Two wildly different encounters

The last few days have been hectic, and while I haven’t left the house much since the Tuesday before Christmas (it is now Sunday after), I had two distinctly different experiences being read as a woman.

You heard it right, it seems like twice I have not been clocked, at least not in the beginning.

The first time was more expected by me. The hubby and I were in the grocery store trying to pick up the last bits of food for upcoming Christmas Dinner (on Xmas eve, that is when we celebrate it). It was a wednesday and it wasn’t packed so we hurried on out to Safeway.

As we wandered the aisles, the hubby stepped away to get some cheese I believe. Meanwhile, I was bent over and crouched down reading the different egg nog labels in an end-cap, near a group of Safeway workers who seemed to be hauling stuff from the warehouse.

I couldn’t tell you what caught my attention, but I heard one guy (turned out to be an older, shorter guy) talking to another. I heard him say “Check her out.” I am not sure what made me start to turn and stand up, but I did.

As I turned to stand I could hear the guy start whispering harshly, “Don’t turn around, don’t turn around, don’t look.” Just as the older man finished speaking I had stood up and turned around to see what was going on, just in time for a young man, maybe in his early twenties who was standing next to me, to turn around towards me and bounce off my boobs.

The older man fled, I swear he was almost jogging to get away as I bounced back. I had seen that the younger male hadn’t even heard the older male’s words, instead his face had been fixated on my chest (I forget they are 38H, probably dysphoria) and had been so fixated on seeing what the older guy had done that I think he literally had taken a step forward, not realizing how close I was, or that I was standing up and moving towards him.

The young man’s faced became incredibly red as he quickly apologized and retreated back into the warehouse. Part of me was annoyed, I had never done that as a guy and I found the hubby to bitch about it.

It wasn’t until I was talking with him that I had assumed wrongly. I thought they were checking out the “trans girl”, but he pointed out that no, I probably wasn’t clocked in that short time and they were just acting like guys seeing boobs.

I was both weirdly annoyed and pleased about the situation. No guy should act like that, and being objectified sucks. However, it did help reassure me that maybe someday I can pass more fully. Part of me likes that objectification because it somehow proves my efforts.

The second time happened a couple hours ago when I dumped a couple of bags of garbage and a small light that died. I had gotten out of my car at the garbage area. A small meth-ridden homeless man stopped me and asked me if he could have the light. I had no problem and after talking with him I gave it to him and moved back to my car.

That is when I caught behind the garbage area (it is a walled off area) was a guy that lives in the complex with a large pit/mastiff type dog. He had been watching carefully, and it wasn’t until then that I realized as he smiled and walked off, that he was watching out to make sure I was safe.

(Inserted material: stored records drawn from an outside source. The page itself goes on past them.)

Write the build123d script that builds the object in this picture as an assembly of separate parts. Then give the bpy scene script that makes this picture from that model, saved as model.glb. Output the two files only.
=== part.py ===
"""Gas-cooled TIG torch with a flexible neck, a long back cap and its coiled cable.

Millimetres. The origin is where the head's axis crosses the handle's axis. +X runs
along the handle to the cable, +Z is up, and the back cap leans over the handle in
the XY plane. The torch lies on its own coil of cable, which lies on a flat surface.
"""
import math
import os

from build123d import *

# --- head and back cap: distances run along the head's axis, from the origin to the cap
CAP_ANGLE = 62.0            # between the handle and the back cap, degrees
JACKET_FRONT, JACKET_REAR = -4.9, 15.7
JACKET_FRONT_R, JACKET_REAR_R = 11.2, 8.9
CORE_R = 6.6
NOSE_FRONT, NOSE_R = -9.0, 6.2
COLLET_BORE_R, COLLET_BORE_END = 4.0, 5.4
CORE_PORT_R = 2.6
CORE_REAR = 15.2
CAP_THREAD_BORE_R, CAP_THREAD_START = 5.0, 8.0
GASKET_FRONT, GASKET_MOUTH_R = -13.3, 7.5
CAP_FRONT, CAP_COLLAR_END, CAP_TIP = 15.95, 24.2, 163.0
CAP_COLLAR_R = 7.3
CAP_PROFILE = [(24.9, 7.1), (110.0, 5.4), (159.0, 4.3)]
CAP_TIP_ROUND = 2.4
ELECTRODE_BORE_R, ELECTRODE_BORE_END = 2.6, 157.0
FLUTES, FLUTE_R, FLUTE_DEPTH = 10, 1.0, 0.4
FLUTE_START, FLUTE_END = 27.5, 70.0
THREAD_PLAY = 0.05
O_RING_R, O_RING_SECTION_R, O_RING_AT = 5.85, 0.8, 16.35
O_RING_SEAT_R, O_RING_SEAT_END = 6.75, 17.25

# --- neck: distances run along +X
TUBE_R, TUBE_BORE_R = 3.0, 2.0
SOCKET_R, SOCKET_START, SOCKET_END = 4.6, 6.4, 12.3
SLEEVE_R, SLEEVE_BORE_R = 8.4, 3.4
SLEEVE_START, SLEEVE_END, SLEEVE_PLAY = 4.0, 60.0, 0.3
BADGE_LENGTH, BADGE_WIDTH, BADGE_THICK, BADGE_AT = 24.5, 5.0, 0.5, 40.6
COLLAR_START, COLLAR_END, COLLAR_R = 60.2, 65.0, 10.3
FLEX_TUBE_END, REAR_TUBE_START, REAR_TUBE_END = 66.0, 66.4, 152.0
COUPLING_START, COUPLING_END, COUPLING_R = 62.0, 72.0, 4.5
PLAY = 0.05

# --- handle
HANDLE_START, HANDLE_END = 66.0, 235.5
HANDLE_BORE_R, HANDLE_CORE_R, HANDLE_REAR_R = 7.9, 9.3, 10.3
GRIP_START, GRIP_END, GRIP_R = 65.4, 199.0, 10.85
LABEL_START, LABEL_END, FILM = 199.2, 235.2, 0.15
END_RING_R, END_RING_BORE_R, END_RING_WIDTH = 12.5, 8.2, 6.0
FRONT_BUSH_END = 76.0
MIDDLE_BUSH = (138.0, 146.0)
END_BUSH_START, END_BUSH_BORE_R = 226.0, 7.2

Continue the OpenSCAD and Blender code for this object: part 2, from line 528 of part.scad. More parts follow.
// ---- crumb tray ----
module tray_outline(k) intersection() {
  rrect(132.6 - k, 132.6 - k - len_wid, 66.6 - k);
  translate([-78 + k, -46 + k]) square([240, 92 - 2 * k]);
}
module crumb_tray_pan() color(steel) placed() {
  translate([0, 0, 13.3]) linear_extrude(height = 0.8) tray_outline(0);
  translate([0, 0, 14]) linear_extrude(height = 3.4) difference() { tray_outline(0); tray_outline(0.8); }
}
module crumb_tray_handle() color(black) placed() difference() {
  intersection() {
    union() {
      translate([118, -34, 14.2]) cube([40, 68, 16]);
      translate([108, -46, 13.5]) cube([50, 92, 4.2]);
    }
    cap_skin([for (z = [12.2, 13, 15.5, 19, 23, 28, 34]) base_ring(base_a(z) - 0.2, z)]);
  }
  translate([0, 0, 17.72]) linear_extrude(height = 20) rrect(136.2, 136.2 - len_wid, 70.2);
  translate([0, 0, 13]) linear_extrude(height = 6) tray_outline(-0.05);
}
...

Both the hubby and I are pretty sure he hadn’t clocked me, and that he was just making sure that the woman wasn’t harassed by the homeless guy. I almost argued with the hubby that it couldn’t be that, but the hubby was right, I wouldn’t have waited around if a guy was dumping garbage, when I was still a boy, unless something was really wrong.

Evidently the guy with the dog either thought I was cisgender, or maybe he was still worried about my feminine appearance enough that he stayed around anyways to watch over it. Either way I found it strangely nice that he had registered me as someone that needed to be watched over.

Don’t get me wrong, at 6’2″ I don’t think I was in any danger from the homeless guy, but there is something about that treatment that reassures that at least people see a feminine person when they see me. I will undoubtably get tired of the staring at my boob thing in the store, and maybe of the watching over me, but either way, that was twice this week that I was at least partially treated like someone who I feel I am would be treated in this society.